A photo of a lonely beach is suddenly a beach with a majestic sunset and a breaching whale. Is it still a "photo"? Or is it digital art? Most platforms are starting to require "AI-generated" tags for a reason. Realism is becoming a choice, not a default.
Actionable Steps for Better Edits
Stop looking for the perfect app. It doesn't exist. Instead, focus on these three things the next time you open a photo editor:
- Correct your White Balance first. If your whites aren't white, your colors will never look right. Use the eyedropper tool on something neutral (like a gray stone or a white shirt) and watch the whole image instantly feel more natural.
- Use Masks, not Global Adjustments. If the sky is too bright, don't turn down the brightness of the whole photo. Use a linear gradient mask on just the sky. This keeps your foreground subjects from turning into silhouettes.
- Walk away for ten minutes. This is the most important "tool" in your kit. Your eyes adjust to bad edits. You’ll think that neon-blue water looks great until you leave the room, come back, and realize it looks insane.
The best photo editor is the one you actually understand. Don't buy a subscription to a professional suite if you're only going to use the crop tool. Start simple. Master the basics of light and color. Everything else is just noise.

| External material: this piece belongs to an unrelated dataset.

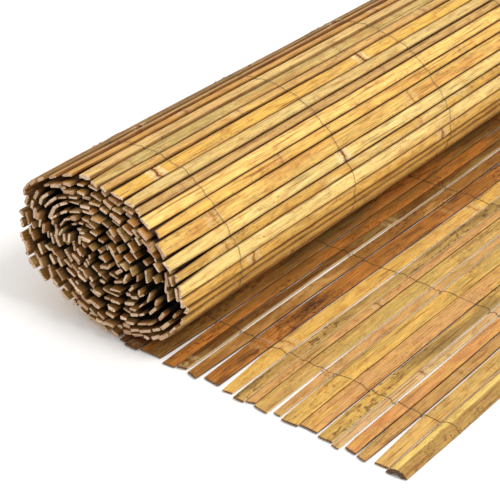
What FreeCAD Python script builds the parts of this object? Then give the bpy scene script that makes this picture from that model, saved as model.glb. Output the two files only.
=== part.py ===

Start by going into your current software and looking at the "Curves" tool. It’s intimidating, sure. But once you realize that the bottom left is your blacks and the top right is your whites, you’ve unlocked more power than any "Auto-Enhance" button could ever give you. Move the line into a slight S-curve. That’s the "secret" to professional contrast.
Keep your original files safe. Always work on a copy. And for heaven's sake, stop over-sharpening your cat photos.